Oracle Data Science Cloudで使用できる、adsについて。
結論
targetとして指定したSeriesの型がfloatであれば回帰。intであれば分類。
決定ロジック
パッケージの場所
adsパッケージのコードを見ていく。
import sys
sys.path
['/tmp/dask-worker-space/worker-_4k3q1mv',
'/home/datascience/conda/mlcpuv1/lib/python36.zip',
'/home/datascience/conda/mlcpuv1/lib/python3.6',
'/home/datascience/conda/mlcpuv1/lib/python3.6/lib-dynload',
'',
'/home/datascience/conda/mlcpuv1/lib/python3.6/site-packages', <=ここ
'/home/datascience/conda/mlcpuv1/lib/python3.6/site-packages/IPython/extensions',
'/home/datascience/.ipython']
変数「ml_task_type」で決まる。
ads/automl/driver.py
def get_ml_task_type(X, y, classes):
target_type = TypeDiscoveryDriver().discover(y.name, y)
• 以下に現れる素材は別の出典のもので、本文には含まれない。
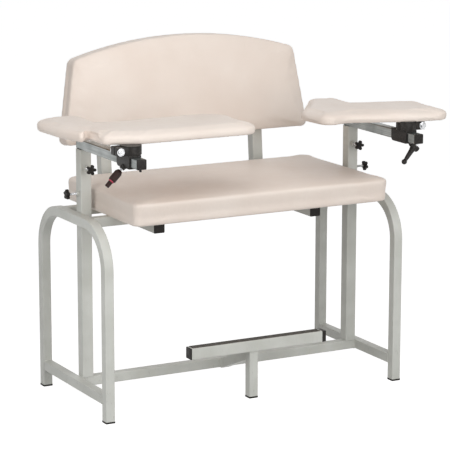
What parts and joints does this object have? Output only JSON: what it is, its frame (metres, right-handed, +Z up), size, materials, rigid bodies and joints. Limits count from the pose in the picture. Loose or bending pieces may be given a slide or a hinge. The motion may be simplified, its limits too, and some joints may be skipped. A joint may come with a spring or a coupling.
{
  "type": "phlebotomy chair",
  "caption": "Wide padded blood-draw chair on bent square-tube arches, with a footrest and arm pads that rise, slide and swivel on clamps.",
  "frame": {"origin": "on the floor, in the middle of the frame between the two side arches", "axes": "+X across the chair to the right as seen from the front, +Y to the rear, +Z up"},
  "size_m": [1.3201, 0.7737, 1.1672],
  "materials": {
    "frame_paint": "satin",
    "arm_steel": "satin",
    "bright_steel": "polished",
    "black_plastic": "matte",
    "black_rubber": "matte",
    "vinyl": "satin",
    "plywood": "matte",
    "red_ring": "gloss"
  },
  "bodies": {
    "frame": {"left_arch": "frame_paint", "right_arch": "frame_paint", "left_side_rail": "frame_paint", "right_side_rail": "frame_paint", "crossbar": "frame_paint", "left_post": "frame_paint", "right_post": "frame_paint", "front_seat_rail": "frame_paint", "rear_seat_rail": "frame_paint", "left_back_tube": "frame_paint", "right_back_tube": "frame_paint", "back_tube_caps": "black_plastic", "footrest_bar": "frame_paint", "footrest_caps": "black_plastic", "footrest_grip": "black_rubber", "footrest_strut": "frame_paint", "middle_leg": "frame_paint", "foot_tips": "black_rubber", "seat_board": "plywood", "seat_cushion": "vinyl", "seat_screws": "bright_steel", "back_board": "plywood", "back_cushion": "vinyl", "back_screws": "bright_steel", "knob_nuts": "frame_paint"},
    "left_arm": {"left_slide_post": "arm_steel", "left_arm_tube": "arm_steel", "left_arm_plug": "black_plastic", "left_arm_stop": "black_plastic", "stop_screw_left": "bright_steel"},
    "left_carriage": {"left_clamp_block": "black_plastic", "left_collar": "black_plastic", "left_collar_bolt": "bright_steel"},
    "left_pad": {"left_pad_plate": "bright_steel", "left_pad_board": "plywood", "left_pad_cushion": "vinyl"},
    "knob_left_upper": {"left_upper_knob": "black_plastic", "left_upper_screw": "bright_steel"},
    "knob_left_lower": {"left_lower_knob": "black_plastic", "left_lower_screw": "bright_steel"},
    "right_arm": {"right_slide_post": "arm_steel", "right_arm_tube": "arm_steel", "right_arm_plug": "black_plastic", "right_arm_stop": "black_plastic", "stop_screw_right": "bright_steel"},
    "right_carriage": {"right_clamp_block": "black_plastic", "right_collar": "black_plastic", "right_collar_bolt": "bright_steel"},
    "right_pad": {"right_pad_plate": "bright_steel", "right_pad_board": "plywood", "right_pad_cushion": "vinyl"},
    "knob_right_upper": {"right_upper_knob": "black_plastic", "right_upper_screw": "bright_steel"},
    "knob_right_lower": {"right_lower_knob": "black_plastic", "right_lower_screw": "bright_steel"},
    "clamp_grip": {"grip_stud": "bright_steel", "grip_handle": "black_plastic", "grip_ring": "red_ring"},
    "clamp_lever": {"lever_stud": "bright_steel", "lever_handle": "black_plastic"}
  },
  "joints": [
    {"name": "left_height", "type": "slide", "parent": "frame", "child": "left_arm", "axis": [0, 0, 1], "range_m": [0, 0.12]},
    {"name": "left_reach", "type": "slide", "parent": "left_arm", "child": "left_carriage", "axis": [0, -1, 0], "range_m": [-0.04, 0.025]},
    {"name": "left_swivel", "type": "hinge", "parent": "left_carriage", "child": "left_pad", "pos_m": [-0.5017, -0.35095, 0.89], "axis": [0, 0, 1], "range_deg": [-120, 60]},
    {"name": "left_upper_knob_turn", "type": "hinge", "parent": "frame", "child": "knob_left_upper", "pos_m": [-0.5017, -0.0585, 0.785], "axis": [0, -1, 0], "continuous": true},
    {"name": "left_lower_knob_turn", "type": "hinge", "parent": "frame", "child": "knob_left_lower", "pos_m": [-0.56025, 0, 0.701], "axis": [-1, 0, 0], "continuous": true},
    {"name": "right_height", "type": "slide", "parent": "frame", "child": "right_arm", "axis": [0, 0, 1], "range_m": [0, 0.12]},
    {"name": "right_reach", "type": "slide", "parent": "right_arm", "child": "right_carriage", "axis": [0, -1, 0], "range_m": [-0.04, 0.025]},
    {"name": "right_swivel", "type": "hinge", "parent": "right_carriage", "child": "right_pad", "pos_m": [0.5017, -0.35095, 0.89], "axis": [0, 0, 1], "range_deg": [-60, 120]},
    {"name": "right_upper_knob_turn", "type": "hinge", "parent": "frame", "child": "knob_right_upper", "pos_m": [0.5017, -0.0585, 0.785], "axis": [0, -1, 0], "continuous": true},
    {"name": "right_lower_knob_turn", "type": "hinge", "parent": "frame", "child": "knob_right_lower", "pos_m": [0.56025, 0, 0.701], "axis": [1, 0, 0], "continuous": true},
    {"name": "grip_turn", "type": "hinge", "parent": "left_carriage", "child": "clamp_grip", "pos_m": [-0.51758, -0.33695, 0.8457], "axis": [-0.7071, 0, -0.7071], "continuous": true},
    {"name": "lever_turn", "type": "hinge", "parent": "right_carriage", "child": "clamp_lever", "pos_m": [0.51758, -0.33695, 0.8457], "axis": [0.7071, 0, -0.7071], "range_deg": [-120, 120]}
  ]
}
if isinstance(target_type, DiscreteTypedFeature):
if len(classes) == 2:
if helper.is_text_data(X):
ml_task_type = utils.ml_task_types.BINARY_TEXT_CLASSIFICATION
else:
ml_task_type = utils.ml_task_types.BINARY_CLASSIFICATION
else:
if helper.is_text_data(X):
ml_task_type = utils.ml_task_types.MULTI_CLASS_TEXT_CLASSIFICATION
else:
ml_task_type = utils.ml_task_types.MULTI_CLASS_CLASSIFICATION
elif isinstance(target_type, ContinuousTypedFeature):
ml_task_type = utils.ml_task_types.REGRESSION
else:
raise TypeError("AutoML for target type ({0}) is not yet available"
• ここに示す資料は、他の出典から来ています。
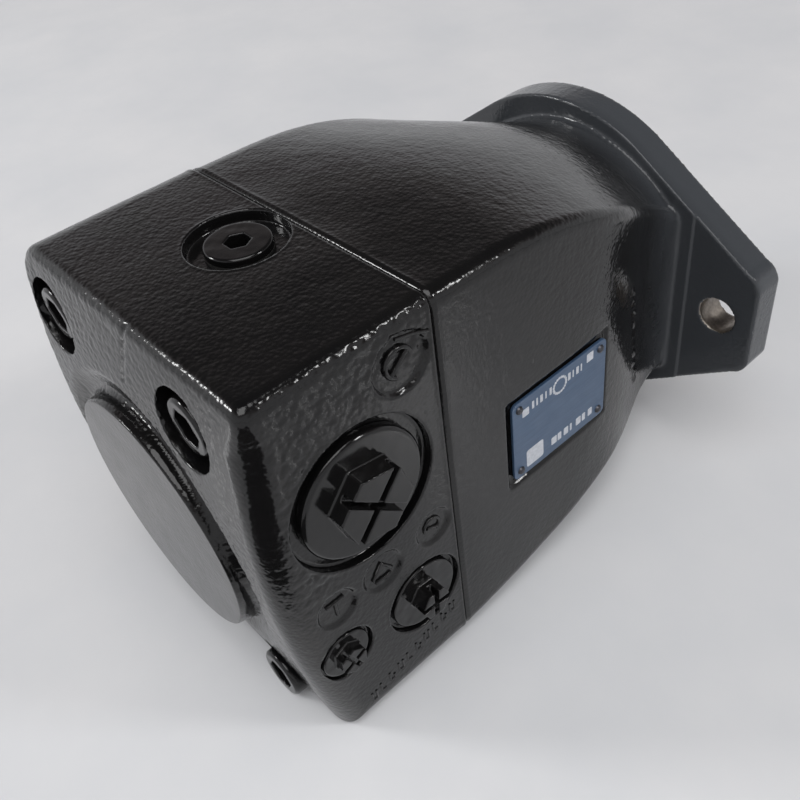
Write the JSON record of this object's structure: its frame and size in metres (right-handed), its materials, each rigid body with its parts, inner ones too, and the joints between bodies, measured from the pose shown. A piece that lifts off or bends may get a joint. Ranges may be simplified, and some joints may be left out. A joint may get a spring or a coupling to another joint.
{
  "type": "hydraulic motor",
  "caption": "Fixed-displacement axial-piston hydraulic motor: flanged iron housing, rear port plate with plugged ports, keyed drive shaft and a working rotating group.",
  "frame": {"origin": "on the shaft axis, in the flange's mounting face, at the root of the pilot", "axes": "+Y along the shaft, out of the drive end; +Z towards the side with the upper case-drain plug; +X towards the side with the name plate"},
  "size_m": [0.175, 0.2462, 0.1466],
  "materials": {
    "casting_paint": "gloss black enamel over rough sand-cast iron",
    "painted_screws": "gloss black enamel over steel",
    "transit_cap": "black enamel over a smooth plug",
    "plate_blue": "printed blue anodised sheet",
    "rivet_metal": "dark drive rivets",
    "shaft_steel": "ground steel",
    "ground_steel": "ground and hardened steel",
    "spring_steel": "oiled spring steel",
    "pressed_steel": "pressed sheet steel",
    "bronze": "lapped bronze",
    "seal_rubber": "nitrile rubber"
  },
  "bodies": {
    "casing": {"bearing_shim": "ground_steel", "bleed_port_plug": "painted_screws", "bottom_drain_plug": "painted_screws", "bottom_drain_seal": "seal_rubber", "front_bearing_cup": "ground_steel", "gauge_port_plug": "painted_screws", "housing": "casting_paint", "housing_seal": "seal_rubber", "name_plate": "plate_blue", "name_plate_rivets": "rivet_metal", "port_plate": "casting_paint", "port_plate_dowels": "ground_steel", "port_plate_screws": "painted_screws", "rear_bearing_cup": "ground_steel", "seal_retaining_ring": "spring_steel", "service_port_plug_left": "transit_cap", "service_port_plug_right": "transit_cap", "shaft_seal": "seal_rubber", "swash_plate": "ground_steel", "swash_plate_pins": "ground_steel", "top_drain_plug": "painted_screws", "top_drain_seal": "seal_rubber", "valve_plate": "bronze", "valve_plate_pin": "ground_steel"},
    "rotor": {"drive_shaft": "shaft_steel", "cylinder_block": "ground_steel", "block_spring": "spring_steel", "spring_washer_front": "ground_steel", "spring_washer_rear": "ground_steel", "spring_clip": "spring_steel", "push_pins": "ground_steel", "retaining_ball": "ground_steel", "front_bearing_cone": "ground_steel", "rear_bearing_cone": "ground_steel"},
    "slipper_ring": {"retaining_plate": "ground_steel", "slipper_1": "bronze", "slipper_2": "bronze", "slipper_3": "bronze", "slipper_4": "bronze", "slipper_5": "bronze", "slipper_6": "bronze", "slipper_7": "bronze", "slipper_8": "bronze", "slipper_9": "bronze"},
    "piston_1": {"piston_1": "ground_steel"},
    "piston_2": {"piston_2": "ground_steel"},
    "piston_3": {"piston_3": "ground_steel"},
    "piston_4": {"piston_4": "ground_steel"},
    "piston_5": {"piston_5": "ground_steel"},
    "piston_6": {"piston_6": "ground_steel"},
    "piston_7": {"piston_7": "ground_steel"},
    "piston_8": {"piston_8": "ground_steel"},
    "piston_9": {"piston_9": "ground_steel"},
    "front_rollers": {"front_bearing_rollers": "ground_steel", "front_bearing_cage": "pressed_steel"},
    "rear_rollers": {"rear_bearing_rollers": "ground_steel", "rear_bearing_cage": "pressed_steel"}
  },
  "joints": [
    {"name": "shaft_spin", "type": "hinge", "parent": "casing", "child": "rotor", "pos_m": [0, 0, 0], "axis": [0, 1, 0], "continuous": true},
    {"name": "slipper_ring_spin", "type": "hinge", "parent": "casing", "child": "slipper_ring", "pos_m": [0, -0.066, 0], "axis": [0, 0.9659, 0.2588], "continuous": true},
    {"name": "piston_1_swivel", "type": "hinge", "parent": "slipper_ring", "child": "piston_1", "pos_m": [0.03154, -0.066, 0], "axis": [0, 0.9659, 0.2588], "continuous": true},
    {"name": "piston_2_swivel", "type": "hinge", "parent": "slipper_ring", "child": "piston_2", "pos_m": [0.02416, -0.07125, 0.01958], "axis": [0, 0.9659, 0.2588], "continuous": true},
    {"name": "piston_3_swivel", "type": "hinge", "parent": "slipper_ring", "child": "piston_3", "pos_m": [0.00548, -0.07404, 0.03], "axis": [0, 0.9659, 0.2588], "continuous": true},
    {"name": "piston_4_swivel", "type": "hinge", "parent": "slipper_ring", "child": "piston_4", "pos_m": [-0.01577, -0.07307, 0.02638], "axis": [0, 0.9659, 0.2588], "continuous": true},
    {"name": "piston_5_swivel", "type": "hinge", "parent": "slipper_ring", "child": "piston_5", "pos_m": [-0.02964, -0.06879, 0.01042], "axis": [0, 0.9659, 0.2588], "continuous": true},
    {"name": "piston_6_swivel", "type": "hinge", "parent": "slipper_ring", "child": "piston_6", "pos_m": [-0.02964, -0.06321, -0.01042], "axis": [0, 0.9659, 0.2588], "continuous": true},
    {"name": "piston_7_swivel", "type": "hinge", "parent": "slipper_ring", "child": "piston_7", "pos_m": [-0.01577, -0.05893, -0.02638], "axis": [0, 0.9659, 0.2588], "continuous": true},
    {"name": "piston_8_swivel", "type": "hinge", "parent": "slipper_ring", "child": "piston_8", "pos_m": [0.00548, -0.05796, -0.03], "axis": [0, 0.9659, 0.2588], "continuous": true},
    {"name": "piston_9_swivel", "type": "hinge", "parent": "slipper_ring", "child": "piston_9", "pos_m": [0.02416, -0.06075, -0.01958], "axis": [0, 0.9659, 0.2588], "continuous": true},
    {"name": "front_cage_spin", "type": "hinge", "parent": "casing", "child": "front_rollers", "pos_m": [0, -0.0226, 0], "axis": [0, 1, 0], "continuous": true},
    {"name": "rear_cage_spin", "type": "hinge", "parent": "casing", "child": "rear_rollers", "pos_m": [0, -0.1494, 0], "axis": [0, 1, 0], "continuous": true}
  ],
  "couplings": [
    {"joint": "slipper_ring_spin", "follows": "shaft_spin", "ratio": 1},
    {"joint": "piston_1_swivel", "follows": "shaft_spin", "ratio": -1},
    {"joint": "piston_2_swivel", "follows": "shaft_spin", "ratio": -1},
    {"joint": "piston_3_swivel", "follows": "shaft_spin", "ratio": -1},
    {"joint": "piston_4_swivel", "follows": "shaft_spin", "ratio": -1},
    {"joint": "piston_5_swivel", "follows": "shaft_spin", "ratio": -1},
    {"joint": "piston_6_swivel", "follows": "shaft_spin", "ratio": -1},
    {"joint": "piston_7_swivel", "follows": "shaft_spin", "ratio": -1},
    {"joint": "piston_8_swivel", "follows": "shaft_spin", "ratio": -1},
    {"joint": "piston_9_swivel", "follows": "shaft_spin", "ratio": -1},
    {"joint": "front_cage_spin", "follows": "shaft_spin", "ratio": 0.42281},
    {"joint": "rear_cage_spin", "follows": "shaft_spin", "ratio": 0.41425}
  ]
}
.format(target_type.meta_data["type"]))
return ml_task_type
TypeDiscoveryDriver().discover(y.name, y) の型で決まる
from ads.type_discovery.type_discovery_driver import TypeDiscoveryDriver
ads/automl/type_discovery/type_discovery_driver.py
class TypeDiscoveryDriver:
#
# takes a pandas series
#
def discover(self, name, s, is_target=False):
:
:
if is_target and ContinuousDetector._target_is_continuous(s):
return ContinuousTypedFeature.build(name, s)
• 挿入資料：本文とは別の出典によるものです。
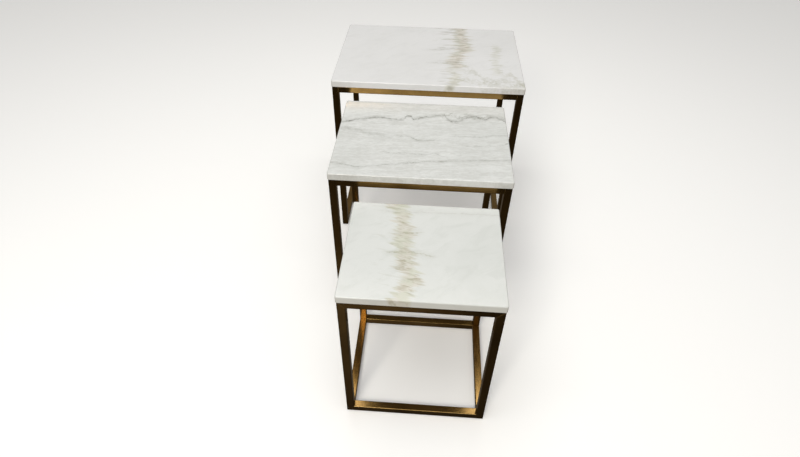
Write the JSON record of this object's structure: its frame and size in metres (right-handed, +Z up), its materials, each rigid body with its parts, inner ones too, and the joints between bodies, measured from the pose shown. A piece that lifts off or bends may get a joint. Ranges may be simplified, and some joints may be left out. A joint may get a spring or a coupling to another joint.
{
  "type": "nesting tables",
  "caption": "Rectangular side tables of stepped size, stone slabs on antique brass square tube frames, pulled out in a row; each slides into the next one.",
  "frame": {"origin": "on the floor, under the middle of the box around the whole set as it stands pulled out", "axes": "+Z up; +Y from the small table at the front to the large table at the back; +X to the right seen from the front"},
  "size_m": [0.59, 1.188, 0.59],
  "materials": {
    "marble_large": "polished white marble with a golden beige band",
    "marble_medium": "polished cool white marble with dark wavy veins",
    "marble_small": "polished white marble with an olive gold band",
    "antique_brass": "dark antique, satin, lightly brushed",
    "zinc_steel": "zinc plated",
    "insert_brass": "turned",
    "glide_plastic": "moulded, matt"
  },
  "bodies": {
    "large_table": {"large_bottom_rail_back": "antique_brass", "large_bottom_rail_left": "antique_brass", "large_bottom_rail_right": "antique_brass", "large_corner_tab_back_left": "antique_brass", "large_corner_tab_back_right": "antique_brass", "large_corner_tab_front_left": "antique_brass", "large_corner_tab_front_right": "antique_brass", "large_foot_glides": "glide_plastic", "large_leg_back_left": "antique_brass", "large_leg_back_right": "antique_brass", "large_leg_front_left": "antique_brass", "large_leg_front_right": "antique_brass", "large_slab_inserts": "insert_brass", "large_slab_screws": "zinc_steel", "large_top_rail_back": "antique_brass", "large_top_rail_front": "antique_brass", "large_top_rail_left": "antique_brass", "large_top_rail_right": "antique_brass", "large_top_slab": "marble_large"},
    "medium_table": {"medium_bottom_rail_back": "antique_brass", "medium_bottom_rail_left": "antique_brass", "medium_bottom_rail_right": "antique_brass", "medium_corner_tab_back_left": "antique_brass", "medium_corner_tab_back_right": "antique_brass", "medium_corner_tab_front_left": "antique_brass", "medium_corner_tab_front_right": "antique_brass", "medium_foot_glides": "glide_plastic", "medium_leg_back_left": "antique_brass", "medium_leg_back_right": "antique_brass", "medium_leg_front_left": "antique_brass", "medium_leg_front_right": "antique_brass", "medium_slab_inserts": "insert_brass", "medium_slab_screws": "zinc_steel", "medium_top_rail_back": "antique_brass", "medium_top_rail_front": "antique_brass", "medium_top_rail_left": "antique_brass", "medium_top_rail_right": "antique_brass", "medium_top_slab": "marble_medium"},
    "small_table": {"small_bottom_rail_back": "antique_brass", "small_bottom_rail_front": "antique_brass", "small_bottom_rail_left": "antique_brass", "small_bottom_rail_right": "antique_brass", "small_corner_tab_back_left": "antique_brass", "small_corner_tab_back_right": "antique_brass", "small_corner_tab_front_left": "antique_brass", "small_corner_tab_front_right": "antique_brass", "small_foot_glides": "glide_plastic", "small_leg_back_left": "antique_brass", "small_leg_back_right": "antique_brass", "small_leg_front_left": "antique_brass", "small_leg_front_right": "antique_brass", "small_slab_inserts": "insert_brass", "small_slab_screws": "zinc_steel", "small_top_rail_back": "antique_brass", "small_top_rail_front": "antique_brass", "small_top_rail_left": "antique_brass", "small_top_rail_right": "antique_brass", "small_top_slab": "marble_small"}
  },
  "joints": [
    {"name": "medium_nesting_slide", "type": "slide", "parent": "large_table", "child": "medium_table", "axis": [0, 1, 0], "range_m": [0, 0.393]},
    {"name": "small_nesting_slide", "type": "slide", "parent": "medium_table", "child": "small_table", "axis": [0, 1, 0], "range_m": [0, 0.361]}
  ]
}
ContinuousDetector._target_is_continuous(s) がTrueなら回帰
from ads.type_discovery.continuous_detector import ContinuousDetector
ads/automl/type_discovery/continuous_detector.py
class ContinuousDetector(AbstractTypeDiscoveryDetector):
@staticmethod
def _target_is_continuous(series):
if str(series.dtype) in ['float16', 'float32', 'float64']:
return True # treat target variable as continuous
elif str(series.dtype) in ['int16', 'int32', 'int64']:
if series.nunique() >= 20:
return True # treat target variable as continuous
return False